§ Exercise:
Copy exactly the lines from the one containing "rim_frame();" through the one containing "record = json.load(file)", both included, and nothing else.

§ Raw data:
..............................
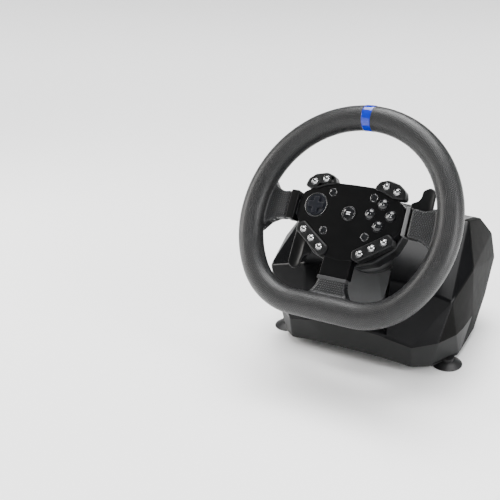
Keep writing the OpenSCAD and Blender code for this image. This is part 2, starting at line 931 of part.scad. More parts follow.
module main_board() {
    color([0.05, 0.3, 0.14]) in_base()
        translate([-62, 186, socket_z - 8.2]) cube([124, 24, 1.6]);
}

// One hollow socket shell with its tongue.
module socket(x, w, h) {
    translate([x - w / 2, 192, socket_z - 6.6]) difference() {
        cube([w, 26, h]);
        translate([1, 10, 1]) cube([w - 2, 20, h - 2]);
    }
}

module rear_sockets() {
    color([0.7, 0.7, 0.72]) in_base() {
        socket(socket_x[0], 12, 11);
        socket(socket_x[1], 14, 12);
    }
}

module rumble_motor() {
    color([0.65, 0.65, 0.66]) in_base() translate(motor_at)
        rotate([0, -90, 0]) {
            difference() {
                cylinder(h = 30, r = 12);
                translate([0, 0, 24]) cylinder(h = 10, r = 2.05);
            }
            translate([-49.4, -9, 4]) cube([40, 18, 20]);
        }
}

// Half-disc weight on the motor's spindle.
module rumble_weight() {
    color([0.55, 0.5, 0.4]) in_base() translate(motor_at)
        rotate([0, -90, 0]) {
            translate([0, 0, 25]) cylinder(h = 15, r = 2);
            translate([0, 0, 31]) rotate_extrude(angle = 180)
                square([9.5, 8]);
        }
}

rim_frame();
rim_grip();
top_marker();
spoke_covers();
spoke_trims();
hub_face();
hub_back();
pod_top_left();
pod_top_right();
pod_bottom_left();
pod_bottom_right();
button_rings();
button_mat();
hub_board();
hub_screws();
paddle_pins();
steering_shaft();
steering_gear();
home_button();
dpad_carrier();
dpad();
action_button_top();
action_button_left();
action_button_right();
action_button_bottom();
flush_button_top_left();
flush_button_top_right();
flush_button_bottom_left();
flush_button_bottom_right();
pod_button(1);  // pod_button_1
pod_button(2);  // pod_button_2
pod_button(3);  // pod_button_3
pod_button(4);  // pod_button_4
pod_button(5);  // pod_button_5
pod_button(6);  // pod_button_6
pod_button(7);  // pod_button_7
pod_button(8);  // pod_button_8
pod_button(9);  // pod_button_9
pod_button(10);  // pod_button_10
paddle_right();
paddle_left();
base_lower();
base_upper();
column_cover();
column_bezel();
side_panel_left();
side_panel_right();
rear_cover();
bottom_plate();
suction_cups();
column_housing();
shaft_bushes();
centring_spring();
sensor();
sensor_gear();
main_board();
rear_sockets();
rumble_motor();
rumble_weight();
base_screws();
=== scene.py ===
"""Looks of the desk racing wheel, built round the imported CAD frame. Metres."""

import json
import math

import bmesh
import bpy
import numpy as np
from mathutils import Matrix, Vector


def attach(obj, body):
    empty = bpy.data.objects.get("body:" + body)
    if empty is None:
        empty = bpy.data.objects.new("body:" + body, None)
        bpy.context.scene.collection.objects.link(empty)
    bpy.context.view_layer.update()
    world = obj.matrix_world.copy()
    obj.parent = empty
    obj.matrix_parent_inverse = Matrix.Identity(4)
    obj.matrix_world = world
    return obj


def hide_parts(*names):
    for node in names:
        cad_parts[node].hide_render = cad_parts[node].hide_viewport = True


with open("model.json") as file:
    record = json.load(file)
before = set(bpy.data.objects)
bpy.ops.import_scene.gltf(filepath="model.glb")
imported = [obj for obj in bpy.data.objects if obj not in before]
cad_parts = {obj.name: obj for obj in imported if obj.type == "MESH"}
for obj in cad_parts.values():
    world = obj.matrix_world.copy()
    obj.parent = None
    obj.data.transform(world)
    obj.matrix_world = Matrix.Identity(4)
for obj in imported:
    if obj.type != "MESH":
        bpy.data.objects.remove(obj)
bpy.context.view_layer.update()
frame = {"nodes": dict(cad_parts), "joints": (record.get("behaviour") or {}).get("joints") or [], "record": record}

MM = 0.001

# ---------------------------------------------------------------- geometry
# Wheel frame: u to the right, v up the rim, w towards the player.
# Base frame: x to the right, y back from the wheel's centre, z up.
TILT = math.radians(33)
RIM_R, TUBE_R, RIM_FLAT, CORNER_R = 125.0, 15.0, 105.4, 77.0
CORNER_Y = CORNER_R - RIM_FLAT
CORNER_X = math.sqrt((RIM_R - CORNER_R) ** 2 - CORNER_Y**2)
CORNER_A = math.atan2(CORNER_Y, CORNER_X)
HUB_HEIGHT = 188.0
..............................
§ Solution below:
rim_frame();
rim_grip();
top_marker();
spoke_covers();
spoke_trims();
hub_face();
hub_back();
pod_top_left();
pod_top_right();
pod_bottom_left();
pod_bottom_right();
button_rings();
button_mat();
hub_board();
hub_screws();
paddle_pins();
steering_shaft();
steering_gear();
home_button();
dpad_carrier();
dpad();
action_button_top();
action_button_left();
action_button_right();
action_button_bottom();
flush_button_top_left();
flush_button_top_right();
flush_button_bottom_left();
flush_button_bottom_right();
pod_button(1);  // pod_button_1
pod_button(2);  // pod_button_2
pod_button(3);  // pod_button_3
pod_button(4);  // pod_button_4
pod_button(5);  // pod_button_5
pod_button(6);  // pod_button_6
pod_button(7);  // pod_button_7
pod_button(8);  // pod_button_8
pod_button(9);  // pod_button_9
pod_button(10);  // pod_button_10
paddle_right();
paddle_left();
base_lower();
base_upper();
column_cover();
column_bezel();
side_panel_left();
side_panel_right();
rear_cover();
bottom_plate();
suction_cups();
column_housing();
shaft_bushes();
centring_spring();
sensor();
sensor_gear();
main_board();
rear_sockets();
rumble_motor();
rumble_weight();
base_screws();
=== scene.py ===
"""Looks of the desk racing wheel, built round the imported CAD frame. Metres."""

import json
import math

import bmesh
import bpy
import numpy as np
from mathutils import Matrix, Vector


def attach(obj, body):
    empty = bpy.data.objects.get("body:" + body)
    if empty is None:
        empty = bpy.data.objects.new("body:" + body, None)
        bpy.context.scene.collection.objects.link(empty)
    bpy.context.view_layer.update()
    world = obj.matrix_world.copy()
    obj.parent = empty
    obj.matrix_parent_inverse = Matrix.Identity(4)
    obj.matrix_world = world
    return obj


def hide_parts(*names):
    for node in names:
        cad_parts[node].hide_render = cad_parts[node].hide_viewport = True


with open("model.json") as file:
    record = json.load(file)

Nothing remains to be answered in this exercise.